Investor participation from infrastructure-focused firms and strategic backers reflects a shared belief that the agentic era will require foundational changes to how compute is provisioned and managed. Rather than optimizing existing cloud models, Daytona is attempting to define a new one from first principles.

A New Compute Paradigm Emerging
The rise of AI agents is forcing the technology industry to revisit assumptions that have held for more than a decade. Just as containers and serverless architectures reshaped computing in response to cloud-native applications, agent-native systems are now driving a new wave of infrastructure innovation.
Daytona’s vision suggests a future where compute is no longer designed primarily for humans or static services, but for autonomous systems that explore, reason, and act continuously.

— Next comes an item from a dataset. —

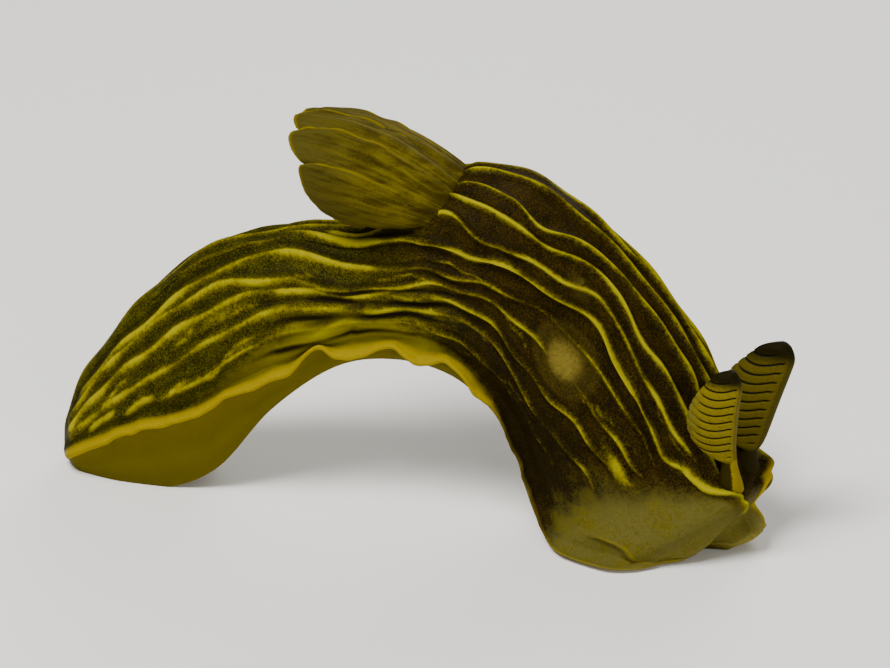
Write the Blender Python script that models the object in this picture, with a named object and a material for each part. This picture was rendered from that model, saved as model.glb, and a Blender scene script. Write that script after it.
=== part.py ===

In that future, the ability to create, modify, and discard computing environments dynamically becomes a core requirement rather than a niche feature. By focusing on this problem early, Daytona is positioning itself at the foundation of what could become the default execution layer for agent-driven software.
Why Does This Moment Matters?
The agentic era is still in its early stages, but the direction is clear. AI systems are taking on more responsibility, more autonomy, and more real-world impact. Infrastructure that cannot support this shift will quickly become a bottleneck.
Daytona’s bet is that the next generation of computing will be defined by flexibility, isolation, and programmability designed around autonomous behavior. If that bet proves correct, the company may play a role similar to early cloud infrastructure providers, quietly enabling an entire ecosystem to emerge.
Daytona is addressing one of the most fundamental challenges emerging in the age of autonomous AI: execution. As agents become more capable, the systems that run their code must evolve just as quickly. By treating compute as something that can be created, paused, forked, and destroyed on demand, Daytona is helping define what agent-native infrastructure looks like. This shift may prove as important to the future of AI as cloud computing was to the modern internet.